Dozens of people who live or work nearby were checked out at an emergency room and none showed serious health effects. Since then, more than 200 homes in the industrial town across the Delaware River from Philadelphia International Airport have been evacuated. Vinyl chloride levels have intermittently risen high enough that workers trying to recover the remaining chemical, which naturally hardened into a solid, have been pulled off the scene.

By Wednesday, Andrews said, the efforts to recover the chemical were moving ahead and a barge was in place to haul the tanker cars away.

Meanwhile, Paulsboro residents are growing frustrated. At a raucous meeting with officials Wednesday night, hundreds showed up with concerns that they were getting inconsistent information about whether the air was safe to breathe and when everyone could return to their homes.

Andrews said one area he wants to explore is the structure of the government’s response team, which includes several federal, state and local agencies coordinated by the U.S. Coast Guard.

“When everyone’s in charge,” he said, “no one’s in charge.”

He said that for future problems like this, perhaps one specific agency should be given broad powers the way the Federal Emergency Management Agency is after natural disasters.

“I’m certainly aware of the fact that people in the community have had too much misinformation and too many false deadlines,” he said.

Meehan said that’s one of the issues he wants to explore after the accident investigation is complete.

The National Transportation Safety Board is investigating the crash and has not ruled on its cause.

But board chairman Deborah Hersman has laid out how the bridge, originally built in 1873, had problems in the weeks leading up to the derailment. When the train pulled up to the swivel-style structure on Friday, the signal light was red. She said that was an indication that all four locking mechanisms on the bridge were not secured. But after the train’s conductor looked at the structure, he received permission from a dispatcher several miles away to cross even under a red light.

Hersman was careful to say that the train crew members followed their training.

But Andrews said that guidance may have been incorrect.

He said it’s a similar story with other railroad matters. Conrail and the FRA may have been following their protocol, he said, but the rules themselves could be flawed.

There was a derailment on the same bridge in August 2009, but from the publicly available documents, it’s hard to tell whether it was similar to last week’s.
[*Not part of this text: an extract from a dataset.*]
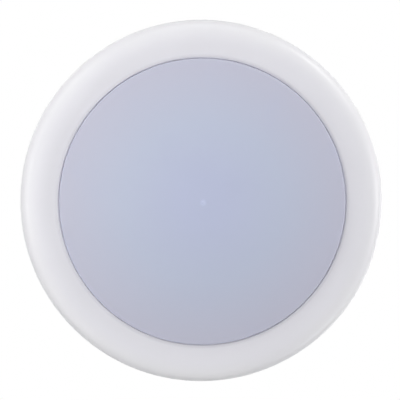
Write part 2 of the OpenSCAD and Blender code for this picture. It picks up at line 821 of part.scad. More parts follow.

Consolidated Rail Corp. and Norfolk-Southern, at the time co-owners of the line, each filed the requisite one-page form on the accident, which caused $480,000 in damage when nine coal cars derailed. According to a code on the form the cause was found to be “bridge misalignment.”

Each form contained just one sentence of written description of what happened.

Neither the FRA nor the NTSB investigated the accident — and neither was required to do so.

Railroad experts agree that there are relatively few swivel-type bridges remaining out of an estimated 75,000 to 100,000 freight rail bridges across the country.

But FRA spokesman Kevin Thompson said the agency does not keep a complete inventory of bridges, either.

Andrews said he believes that an independent agency should have a greater role in rail safety, especially for trains carrying hazardous materials that, if spilled, can jeopardize public health.

He said it’s Congress that needs to force such changes.

Bob Comer, an Ohio man who has investigated 300 train accidents, most on his own and some as an expert witness for plaintiff’s lawyers in lawsuits, said the problems run deep.

“All the way back to 1825 when the railroad industry started in the United States,” he said, “they have put money ahead of safety.”